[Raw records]

--- Begin ---

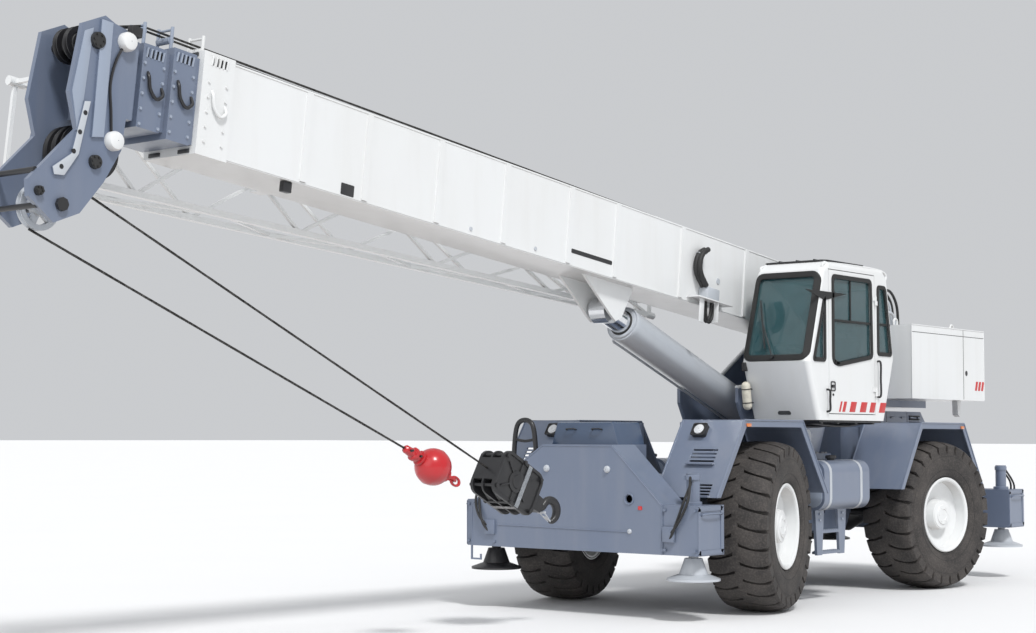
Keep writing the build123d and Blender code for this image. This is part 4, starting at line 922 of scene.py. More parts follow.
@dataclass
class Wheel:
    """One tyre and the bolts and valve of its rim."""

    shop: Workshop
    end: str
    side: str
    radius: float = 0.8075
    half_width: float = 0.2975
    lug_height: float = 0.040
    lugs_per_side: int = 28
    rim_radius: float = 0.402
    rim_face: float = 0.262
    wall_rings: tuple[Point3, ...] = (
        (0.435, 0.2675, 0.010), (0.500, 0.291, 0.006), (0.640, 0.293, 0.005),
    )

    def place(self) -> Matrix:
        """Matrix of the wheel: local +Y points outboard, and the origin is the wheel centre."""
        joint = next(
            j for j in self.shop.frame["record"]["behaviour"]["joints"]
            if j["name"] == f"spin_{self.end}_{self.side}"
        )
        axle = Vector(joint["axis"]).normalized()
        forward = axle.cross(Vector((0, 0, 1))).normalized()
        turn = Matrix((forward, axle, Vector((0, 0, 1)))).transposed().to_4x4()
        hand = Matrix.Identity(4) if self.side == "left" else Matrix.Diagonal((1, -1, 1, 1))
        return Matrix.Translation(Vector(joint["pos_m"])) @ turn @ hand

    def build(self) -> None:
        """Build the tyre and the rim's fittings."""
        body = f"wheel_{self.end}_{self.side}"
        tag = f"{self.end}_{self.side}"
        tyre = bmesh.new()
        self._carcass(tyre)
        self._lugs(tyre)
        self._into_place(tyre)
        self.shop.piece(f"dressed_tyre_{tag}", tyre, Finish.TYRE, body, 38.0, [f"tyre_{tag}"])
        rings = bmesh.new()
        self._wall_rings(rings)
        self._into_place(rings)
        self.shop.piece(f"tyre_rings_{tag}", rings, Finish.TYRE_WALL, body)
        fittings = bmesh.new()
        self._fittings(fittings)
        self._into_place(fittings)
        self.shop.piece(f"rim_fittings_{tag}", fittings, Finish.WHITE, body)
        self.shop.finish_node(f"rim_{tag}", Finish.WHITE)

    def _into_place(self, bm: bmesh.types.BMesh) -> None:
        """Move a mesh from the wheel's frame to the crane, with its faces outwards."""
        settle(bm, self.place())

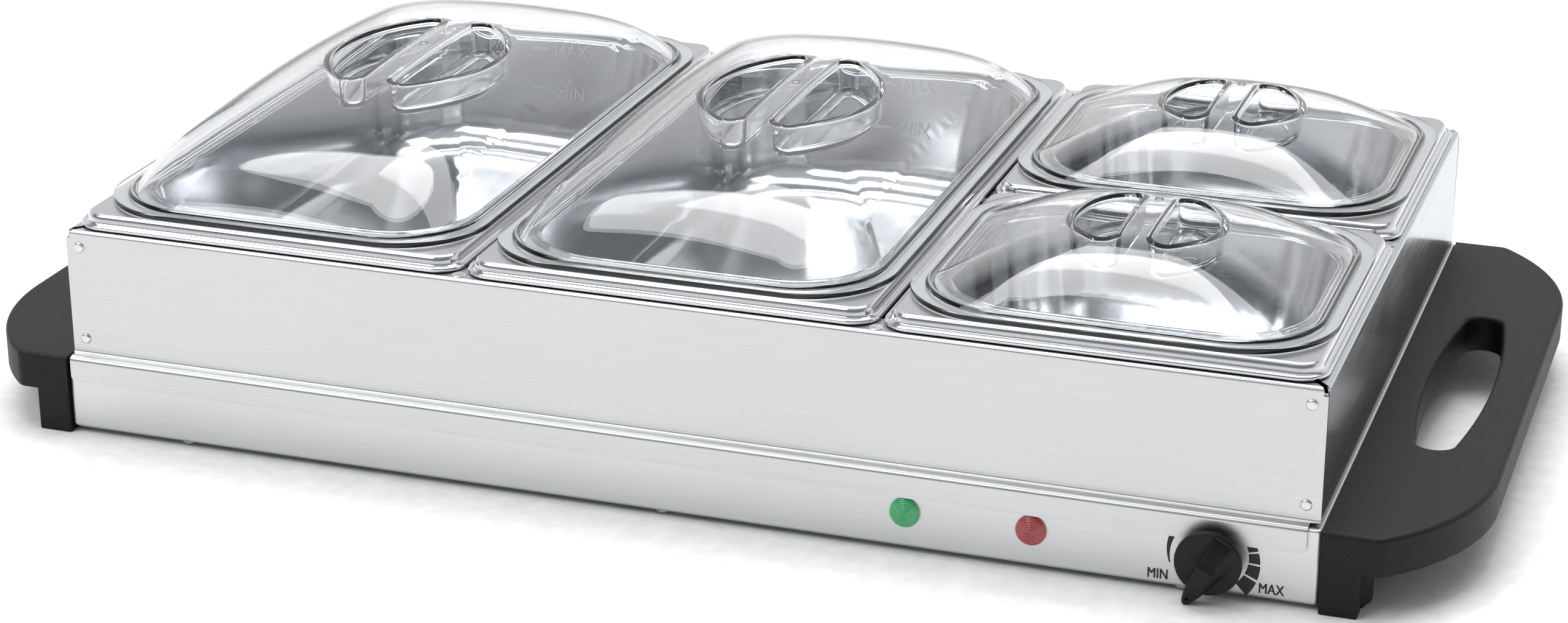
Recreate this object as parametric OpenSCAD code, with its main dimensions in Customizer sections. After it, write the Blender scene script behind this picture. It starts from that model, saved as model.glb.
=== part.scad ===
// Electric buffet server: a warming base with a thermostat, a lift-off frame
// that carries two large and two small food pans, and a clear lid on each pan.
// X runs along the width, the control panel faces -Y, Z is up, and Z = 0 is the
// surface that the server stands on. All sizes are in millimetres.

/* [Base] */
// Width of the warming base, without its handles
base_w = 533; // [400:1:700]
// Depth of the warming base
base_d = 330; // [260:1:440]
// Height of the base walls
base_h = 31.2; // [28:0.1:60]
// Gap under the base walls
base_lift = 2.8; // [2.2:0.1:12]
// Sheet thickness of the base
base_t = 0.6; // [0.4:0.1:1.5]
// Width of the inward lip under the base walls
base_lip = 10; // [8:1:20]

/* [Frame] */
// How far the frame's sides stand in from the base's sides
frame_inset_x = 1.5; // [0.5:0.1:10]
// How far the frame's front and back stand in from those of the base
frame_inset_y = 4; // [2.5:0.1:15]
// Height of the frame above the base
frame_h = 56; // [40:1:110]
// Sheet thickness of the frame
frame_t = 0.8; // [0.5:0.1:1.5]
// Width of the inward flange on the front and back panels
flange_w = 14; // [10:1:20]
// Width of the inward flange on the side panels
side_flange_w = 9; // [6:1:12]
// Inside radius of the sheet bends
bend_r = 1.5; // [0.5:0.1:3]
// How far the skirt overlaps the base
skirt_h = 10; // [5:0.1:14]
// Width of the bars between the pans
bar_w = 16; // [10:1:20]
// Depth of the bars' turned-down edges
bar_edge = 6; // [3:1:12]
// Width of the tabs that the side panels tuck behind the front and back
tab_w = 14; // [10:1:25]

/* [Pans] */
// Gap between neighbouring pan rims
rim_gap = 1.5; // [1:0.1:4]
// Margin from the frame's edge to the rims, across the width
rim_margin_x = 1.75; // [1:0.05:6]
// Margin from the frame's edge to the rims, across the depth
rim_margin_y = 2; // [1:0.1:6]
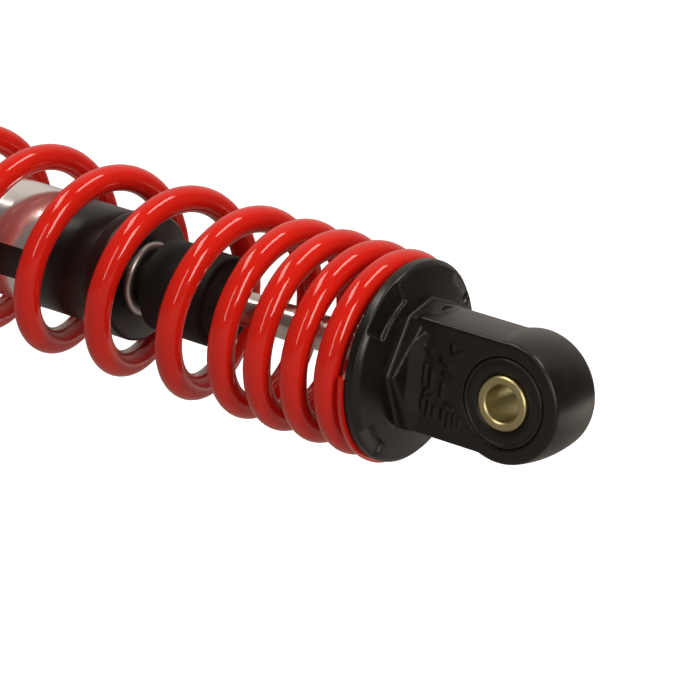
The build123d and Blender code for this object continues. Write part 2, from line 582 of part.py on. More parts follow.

--- End ---

Write out every line exactly as it stands.

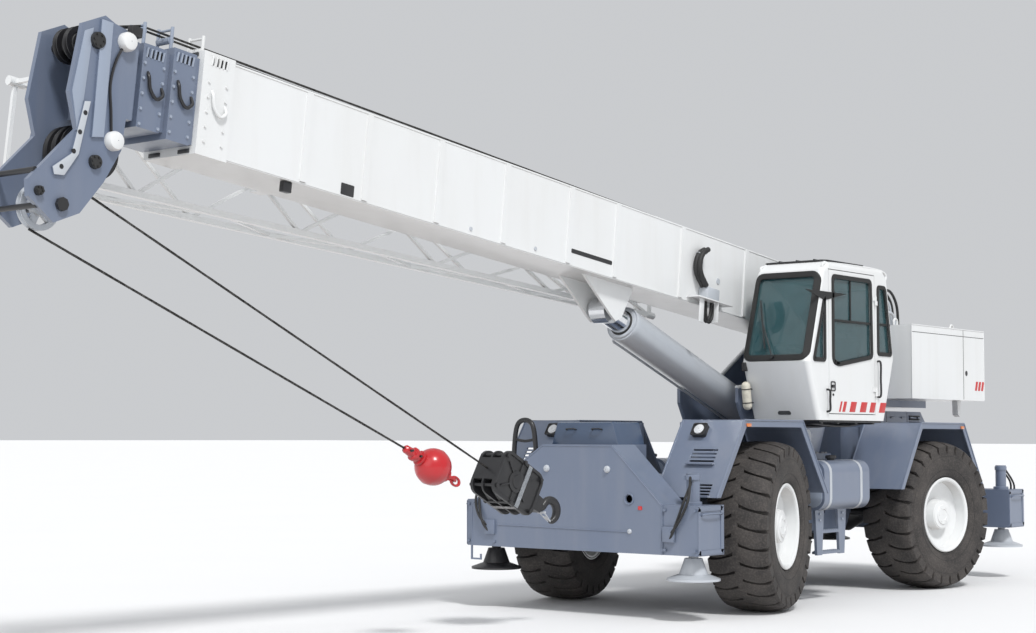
Keep writing the build123d and Blender code for this image. This is part 4, starting at line 922 of scene.py. More parts follow.
@dataclass
class Wheel:
    """One tyre and the bolts and valve of its rim."""

    shop: Workshop
    end: str
    side: str
    radius: float = 0.8075
    half_width: float = 0.2975
    lug_height: float = 0.040
    lugs_per_side: int = 28
    rim_radius: float = 0.402
    rim_face: float = 0.262
    wall_rings: tuple[Point3, ...] = (
        (0.435, 0.2675, 0.010), (0.500, 0.291, 0.006), (0.640, 0.293, 0.005),
    )

    def place(self) -> Matrix:
        """Matrix of the wheel: local +Y points outboard, and the origin is the wheel centre."""
        joint = next(
            j for j in self.shop.frame["record"]["behaviour"]["joints"]
            if j["name"] == f"spin_{self.end}_{self.side}"
        )
        axle = Vector(joint["axis"]).normalized()
        forward = axle.cross(Vector((0, 0, 1))).normalized()
        turn = Matrix((forward, axle, Vector((0, 0, 1)))).transposed().to_4x4()
        hand = Matrix.Identity(4) if self.side == "left" else Matrix.Diagonal((1, -1, 1, 1))
        return Matrix.Translation(Vector(joint["pos_m"])) @ turn @ hand

    def build(self) -> None:
        """Build the tyre and the rim's fittings."""
        body = f"wheel_{self.end}_{self.side}"
        tag = f"{self.end}_{self.side}"
        tyre = bmesh.new()
        self._carcass(tyre)
        self._lugs(tyre)
        self._into_place(tyre)
        self.shop.piece(f"dressed_tyre_{tag}", tyre, Finish.TYRE, body, 38.0, [f"tyre_{tag}"])
        rings = bmesh.new()
        self._wall_rings(rings)
        self._into_place(rings)
        self.shop.piece(f"tyre_rings_{tag}", rings, Finish.TYRE_WALL, body)
        fittings = bmesh.new()
        self._fittings(fittings)
        self._into_place(fittings)
        self.shop.piece(f"rim_fittings_{tag}", fittings, Finish.WHITE, body)
        self.shop.finish_node(f"rim_{tag}", Finish.WHITE)

    def _into_place(self, bm: bmesh.types.BMesh) -> None:
        """Move a mesh from the wheel's frame to the crane, with its faces outwards."""
        settle(bm, self.place())

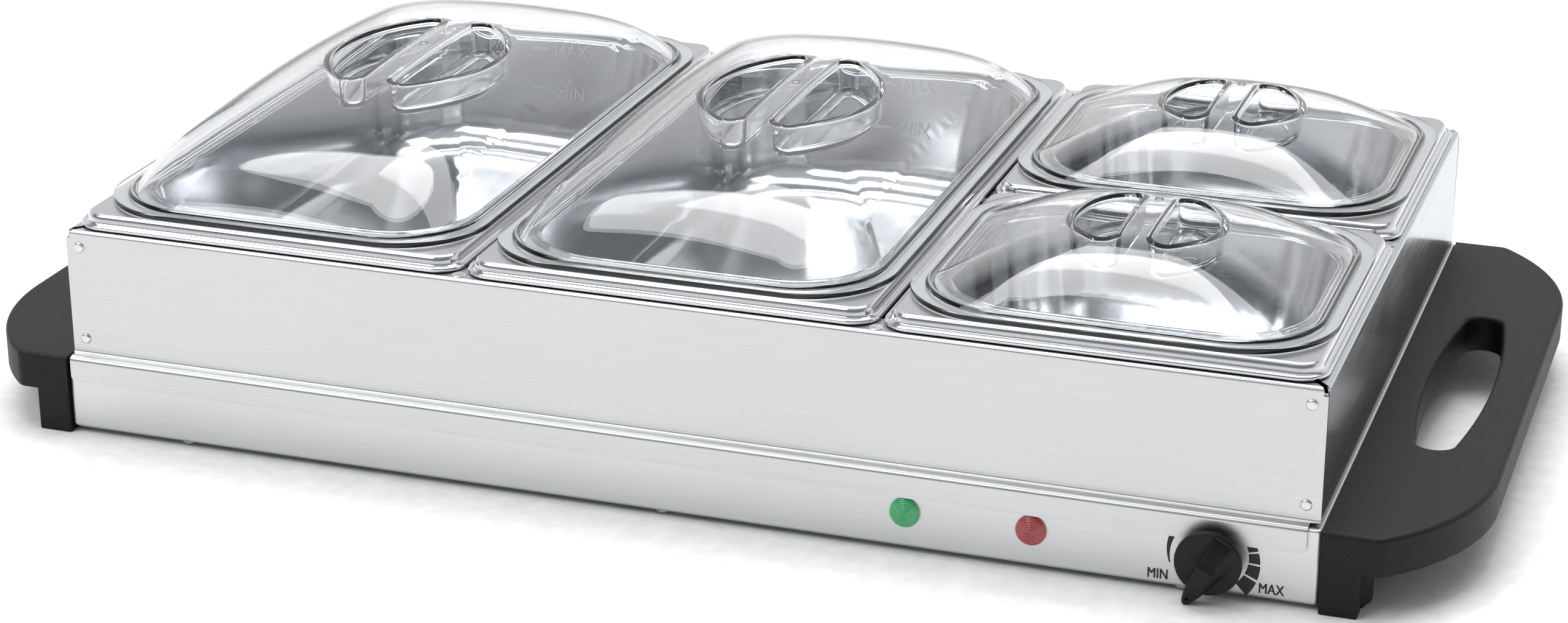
Recreate this object as parametric OpenSCAD code, with its main dimensions in Customizer sections. After it, write the Blender scene script behind this picture. It starts from that model, saved as model.glb.
=== part.scad ===
// Electric buffet server: a warming base with a thermostat, a lift-off frame
// that carries two large and two small food pans, and a clear lid on each pan.
// X runs along the width, the control panel faces -Y, Z is up, and Z = 0 is the
// surface that the server stands on. All sizes are in millimetres.

/* [Base] */
// Width of the warming base, without its handles
base_w = 533; // [400:1:700]
// Depth of the warming base
base_d = 330; // [260:1:440]
// Height of the base walls
base_h = 31.2; // [28:0.1:60]
// Gap under the base walls
base_lift = 2.8; // [2.2:0.1:12]
// Sheet thickness of the base
base_t = 0.6; // [0.4:0.1:1.5]
// Width of the inward lip under the base walls
base_lip = 10; // [8:1:20]

/* [Frame] */
// How far the frame's sides stand in from the base's sides
frame_inset_x = 1.5; // [0.5:0.1:10]
// How far the frame's front and back stand in from those of the base
frame_inset_y = 4; // [2.5:0.1:15]
// Height of the frame above the base
frame_h = 56; // [40:1:110]
// Sheet thickness of the frame
frame_t = 0.8; // [0.5:0.1:1.5]
// Width of the inward flange on the front and back panels
flange_w = 14; // [10:1:20]
// Width of the inward flange on the side panels
side_flange_w = 9; // [6:1:12]
// Inside radius of the sheet bends
bend_r = 1.5; // [0.5:0.1:3]
// How far the skirt overlaps the base
skirt_h = 10; // [5:0.1:14]
// Width of the bars between the pans
bar_w = 16; // [10:1:20]
// Depth of the bars' turned-down edges
bar_edge = 6; // [3:1:12]
// Width of the tabs that the side panels tuck behind the front and back
tab_w = 14; // [10:1:25]

/* [Pans] */
// Gap between neighbouring pan rims
rim_gap = 1.5; // [1:0.1:4]
// Margin from the frame's edge to the rims, across the width
rim_margin_x = 1.75; // [1:0.05:6]
// Margin from the frame's edge to the rims, across the depth
rim_margin_y = 2; // [1:0.1:6]
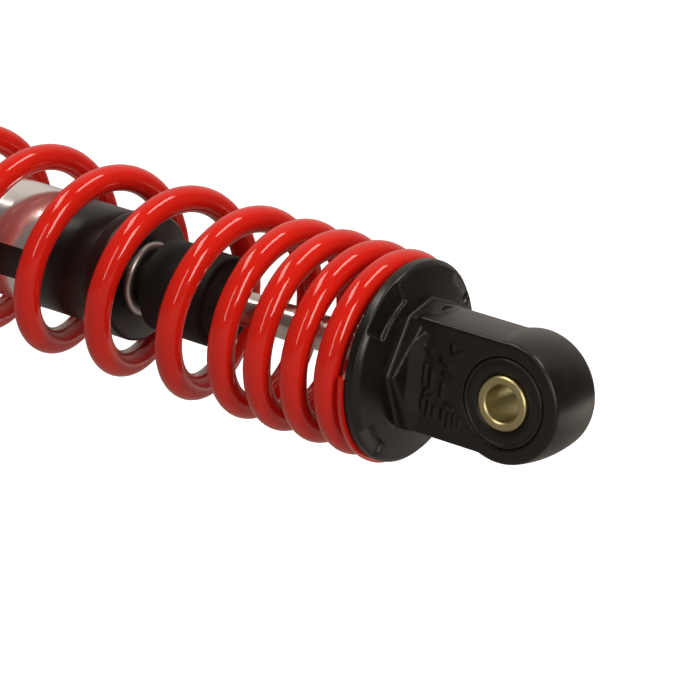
The build123d and Blender code for this object continues. Write part 2, from line 582 of part.py on. More parts follow.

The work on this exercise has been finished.